A partir do momento que substituímos as caixas de areia por chão de borracha, a partir do momento que não deixamos as crianças subir às árvores, a partir do momento em que obrigamos as crianças a ter tardes a fio ocupadas com “tempos livres” que de livres não têm nada, o que estamos a fazer? Estamos a protegê-las? A areia é suja relativamente ao chão de borracha? Na praia também há areia, e o contacto com a natureza, por muito que seja no meio da cidade faz com que as crianças criem mais defesas, logo ficam muito menos vezes doentes. Não deixamos subir a uma árvore porque pode cair e magoar-se? Posso garantir que as crianças sobem a árvores com uma enorme facilidade e descem da mesma forma. Cair é raro. E se caírem? Se caírem levantam-se. Não é assim que temos de fazer na vida?

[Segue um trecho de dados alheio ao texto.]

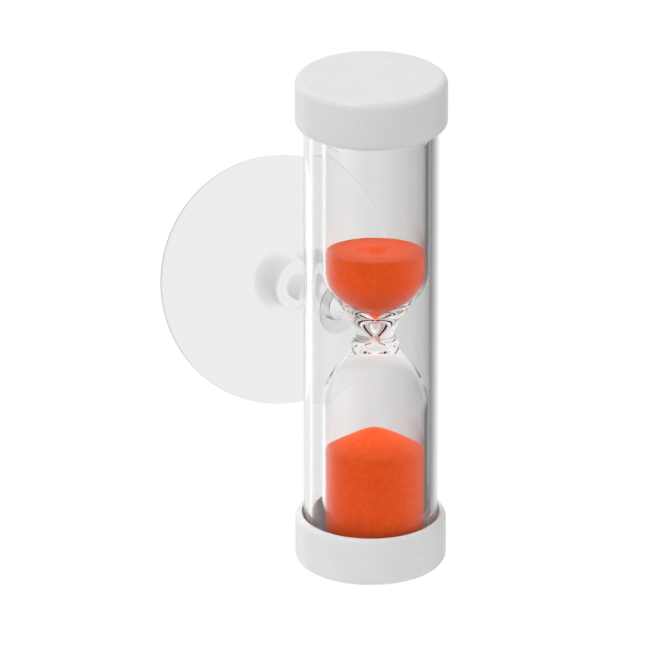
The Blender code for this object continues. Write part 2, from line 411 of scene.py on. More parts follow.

Estamos a tirar o direito à criatividade na idade onde o ser humano é mais criativo, protegemos tanto, que no fundo só prejudicamos. Não podemos retirar a liberdade de aprender a ser, de aprender a lidar com o seu corpo e sentimentos a ninguém, pois isto só leva a frustrações e muito pouca autonomia no seu dia a dia. Estamos a criar analfabetos motores, que chegam à vida adulta cheios de medos e sem noção alguma do próprio corpo e do que ele consegue fazer, e acreditem, se formos estimulados a brincar desde a infância, chegamos à idade adulta a fazer coisas incríveis.

Criámos uma cultura onde aprender se resume a manter uma criança 8 horas por dia na escola, onde o tempo de brincadeira é limitado e cheio de regras, cortando-lhes a imaginação que é tão necessária e além disso saem da escola para atividades extracurriculares, muitas vezes impostas pelos pais, que as crianças nem sequer gostam, ou os chamados “tempos livres” que de livres nada têm como já referi anteriormente. Nós adultos gostamos que nos obriguem a ir correr se nós gostamos é de fazer surf? As crianças são seres humanos, com muita capacidade de escolha. Deixem as crianças ser quem são, para não estarmos a educar adultos que se subjugam a tudo sem questionar o porquê das coisas. A idade dos porquês é chata? Chato é fazer desde o primeiro dia de vida, coisas que não queremos, nem sabemos bem porque é que as fazemos. Passem tempo com as crianças, expliquem o porquê das coisas, brinquem com elas se elas quiserem, deem-lhes liberdade de escolha, porque as crianças de hoje, vão ser os adultos de amanhã.